● **PROBLEM TO SOLVE**
The data below holds a line containing "const cluster = new" and a line containing "bpy.data.objects.remove(obj)"; please quote exactly those two lines and every line between them, and nothing else.

* START RECORDED DATA *

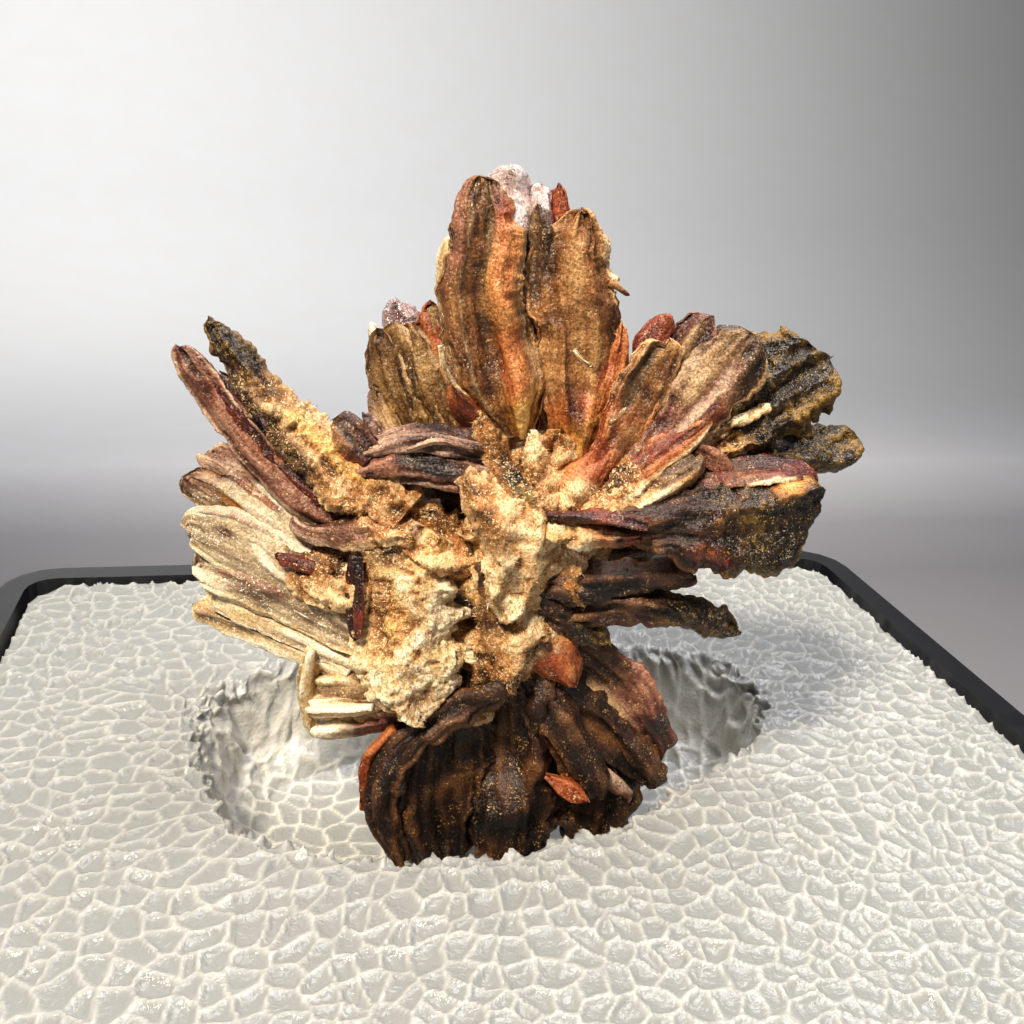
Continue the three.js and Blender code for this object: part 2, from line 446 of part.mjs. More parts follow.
function sectionFor(thick) {
  if (thick < SLIVER_TO) return SLIVER_SECTION;
  return thick < STOUT_FROM ? FLAT_SECTION : STOUT_SECTION;
}

// A blade's rings stand square to its spine; its width is opened out so that the face-on width
// holds however far the blade is turned.
function bladeGeometry({ depth, thick, turn, spine }) {
  const last = spine.length - 1;
  const depthAt = (i) => THREE.MathUtils.lerp(depth[0], depth[1], i / last);
  const centres = spine.map(([x, z], i) => place(x, z, depthAt(i)));
  const section = sectionFor(thick);
  const swing = degrees(turn);
  const widest = Math.max(...spine.map(([, , width]) => width));
  const rings = centres.map((centre, i) => {
    const along = centres[Math.min(i + 1, last)].clone().sub(centres[Math.max(i - 1, 0)]).normalize();
    const sideways = new THREE.Vector3(along.z, 0, -along.x).normalize();
    const inward = new THREE.Vector3().crossVectors(along, sideways).normalize();
    const across = sideways.clone().multiplyScalar(Math.cos(swing))
      .addScaledVector(inward, Math.sin(swing));
    const through = new THREE.Vector3().crossVectors(along, across);
    const half = spine[i][2] / 2 / Math.cos(swing) * (1 + centre.y / VIEW_DISTANCE);
    const taper = Math.sqrt(Math.min(1, spine[i][2] / widest));
    return section.map(([u, v]) => centre.clone()
      .addScaledVector(across, u * half)
      .addScaledVector(through, v * thick / 2 * taper));
  });
  return loft(rings);
}

// The whole cluster grew as one piece, so all its blades are joined in one solid.
function clusterGeometry() {
  const families = [
    crown, crystals, book, leftPair, bridge, fan, block, pillar, core, rightFan, darkFan,
    lowerBlade, bark, stem, back,
  ];
  const blades = families.flatMap((family) => Object.values(family));
  const solids = blades.map((blade) => solidOf(bladeGeometry(blade)));
  return geometryOf(solids.reduce((whole, solid) => whole.add(solid)));
}

// Mouldings and minerals alike are plain, non-metallic finishes.
function finish(color, roughness) {
  return new THREE.MeshStandardMaterial({ color, roughness, metalness: 0, flatShading: true });
}

const tray = new THREE.Mesh(trayGeometry(), finish(0x17181a, 0.35));
tray.name = 'tray';

const foam = new THREE.Mesh(foamGeometry(), finish(0xd9d8d2, 0.8));
foam.name = 'foam_insert';

const cluster = new THREE.Mesh(clusterGeometry(), finish(0x6f4a2c, 0.45));
cluster.name = 'goethite_cluster';

const stance = new THREE.Group();
stance.position.copy(HEART);
stance.rotation.set(degrees(FACING.pitch), degrees(FACING.roll), degrees(FACING.yaw), 'ZXY');
stance.add(cluster);

const specimen = new THREE.Group();
specimen.add(tray, foam, stance);

export default specimen;
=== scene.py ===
import itertools
import math

import bpy
import numpy as np
from mathutils import Euler, Matrix, Vector


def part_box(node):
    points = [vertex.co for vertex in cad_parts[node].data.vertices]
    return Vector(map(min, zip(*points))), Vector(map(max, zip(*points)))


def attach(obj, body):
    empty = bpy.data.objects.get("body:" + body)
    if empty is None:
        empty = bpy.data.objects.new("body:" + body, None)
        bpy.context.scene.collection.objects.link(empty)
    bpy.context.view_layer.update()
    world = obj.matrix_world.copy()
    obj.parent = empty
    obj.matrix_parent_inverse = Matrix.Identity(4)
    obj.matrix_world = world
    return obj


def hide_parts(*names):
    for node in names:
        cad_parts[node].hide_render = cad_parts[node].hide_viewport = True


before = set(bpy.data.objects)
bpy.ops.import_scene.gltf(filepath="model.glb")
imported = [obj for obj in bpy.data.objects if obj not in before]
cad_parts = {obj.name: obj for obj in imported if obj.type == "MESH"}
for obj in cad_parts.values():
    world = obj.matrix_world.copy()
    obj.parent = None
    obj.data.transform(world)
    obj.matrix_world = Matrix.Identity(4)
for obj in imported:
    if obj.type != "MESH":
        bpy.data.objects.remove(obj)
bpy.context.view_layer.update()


# The view. The specimen is seen from in front and a little above, with the near side of the
# tray out of frame. The same facing places the crystals: their x runs to the right of the
# picture, y away from the eye and z up, in millimetres from the heart of the cluster.
MM = 0.001
TRAY_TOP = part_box("tray")[1].z / MM
FACING = Euler((math.radians(-21.3), math.radians(-4.0), math.radians(-13.2)), "YXZ")
EYE_SPOT = Vector((-6.14, -19.98, TRAY_TOP + 16.19))
FOCAL_LENGTH = 36.2
SENSOR_WIDTH = 36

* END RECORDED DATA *

● **TASK RESPONSE**
const cluster = new THREE.Mesh(clusterGeometry(), finish(0x6f4a2c, 0.45));
cluster.name = 'goethite_cluster';

const stance = new THREE.Group();
stance.position.copy(HEART);
stance.rotation.set(degrees(FACING.pitch), degrees(FACING.roll), degrees(FACING.yaw), 'ZXY');
stance.add(cluster);

const specimen = new THREE.Group();
specimen.add(tray, foam, stance);

export default specimen;
=== scene.py ===
import itertools
import math

import bpy
import numpy as np
from mathutils import Euler, Matrix, Vector


def part_box(node):
    points = [vertex.co for vertex in cad_parts[node].data.vertices]
    return Vector(map(min, zip(*points))), Vector(map(max, zip(*points)))


def attach(obj, body):
    empty = bpy.data.objects.get("body:" + body)
    if empty is None:
        empty = bpy.data.objects.new("body:" + body, None)
        bpy.context.scene.collection.objects.link(empty)
    bpy.context.view_layer.update()
    world = obj.matrix_world.copy()
    obj.parent = empty
    obj.matrix_parent_inverse = Matrix.Identity(4)
    obj.matrix_world = world
    return obj


def hide_parts(*names):
    for node in names:
        cad_parts[node].hide_render = cad_parts[node].hide_viewport = True


before = set(bpy.data.objects)
bpy.ops.import_scene.gltf(filepath="model.glb")
imported = [obj for obj in bpy.data.objects if obj not in before]
cad_parts = {obj.name: obj for obj in imported if obj.type == "MESH"}
for obj in cad_parts.values():
    world = obj.matrix_world.copy()
    obj.parent = None
    obj.data.transform(world)
    obj.matrix_world = Matrix.Identity(4)
for obj in imported:
    if obj.type != "MESH":
        bpy.data.objects.remove(obj)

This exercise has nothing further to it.